Il concetto delle primarie

Sulla Stampa di oggi c’è un avventato articolo da Vicchio nel Mugello. Racconta delle battute e lo spaesamento degli abitanti meno giovani del paese di fronte alle primarie per il sindaco: la notizia e l’ironia dell’autore sono dedicate al fatto che un paese di 4000 persone abbia delle primarie con sei candidati. E si riferiscono commenti del genere “una volta era tutto più facile, decideva il partito, e i candidati non litigavano tra loro in pubblico”.
Solo che le resistenze e le disabitudini ottengono dall’articolo molta indulgenza e solidarietà, piuttosto che essere raccontate come un tratto di colore sulle cose che cambiano. Come se fosse davvero bizzarro che si facciano delle primarie e ci siano sei candidati: ovvero delle vere primarie, con vera concorrenza, senza un risultato predeterminato, e con le persone che scelgono il loro preferito (scelta ancora più significativa in un posto dove tutti conoscono bene i candidati).

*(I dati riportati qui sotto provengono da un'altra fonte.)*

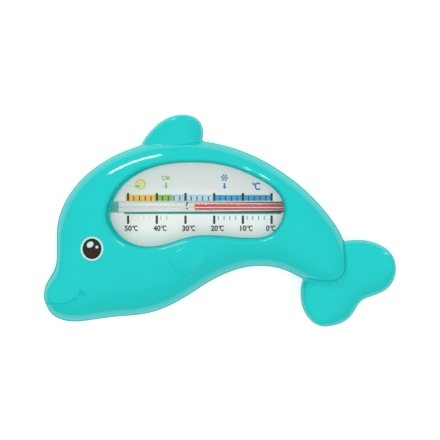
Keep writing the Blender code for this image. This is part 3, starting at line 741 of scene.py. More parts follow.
def print_grain():
    """Group: the fine mottle and slight unevenness of printed ink."""
    name = "Print grain"
    group = new_group(
        name,
        (
            ("Place", "NodeSocketVector", None),
            ("Colour", "NodeSocketColor", (1, 1, 1, 1)),
            ("Paler", "NodeSocketColor", (1, 1, 1, 1)),
            ("Mottle", "NodeSocketFloat", 0.1),
            ("Roughness", "NodeSocketFloat", 0.4),
        ),
        (("Colour", "NodeSocketColor"), ("Roughness", "NodeSocketFloat"), ("Height", "NodeSocketFloat")),
    )
    if group is None:
        return bpy.data.node_groups[name]
    n = Nodes(group)
    given = group.nodes.new("NodeGroupInput").outputs
    out = group.nodes.new("NodeGroupOutput")
    fine = n.noise(given["Place"], 2600.0, 3.0, 0.6)
    broad = n.noise(given["Place"], 240.0, 2.0)
    mottle = n.math("ADD", n.math("MULTIPLY", fine, 0.6), n.math("MULTIPLY", broad, 0.4))
    share = n.math("MULTIPLY", mottle, given["Mottle"])
    n.feed(out, "Colour", n.mix_colour(share, given["Colour"], given["Paler"]))
    drift = n.math("MULTIPLY", n.math("SUBTRACT", broad, 0.5), 0.2)
    n.feed(out, "Roughness", n.math("ADD", given["Roughness"], drift))
    n.feed(out, "Height", fine)
    return group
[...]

Le primarie – a cui non bisogna appassionarsi come un totem: la democrazia diretta e quella rappresentativa hanno un giusto equilibrio – sono esattamente questo. La possibilità di scegliere chi poi deciderà per noi (e a quel punto decide: non si fanno altre primarie o referendum ogni volta che bisogna prendere una decisione), tra più offerte possibile. Che i simpatici anziani dei bar di Vicchio – di cui la Stampa riesce a farmi sentire persino l’accento e i mugugni, per bravura dell’autore – lo trovino strambo è normale e interesante: che lo trovi strambo la Stampa stessa, meno.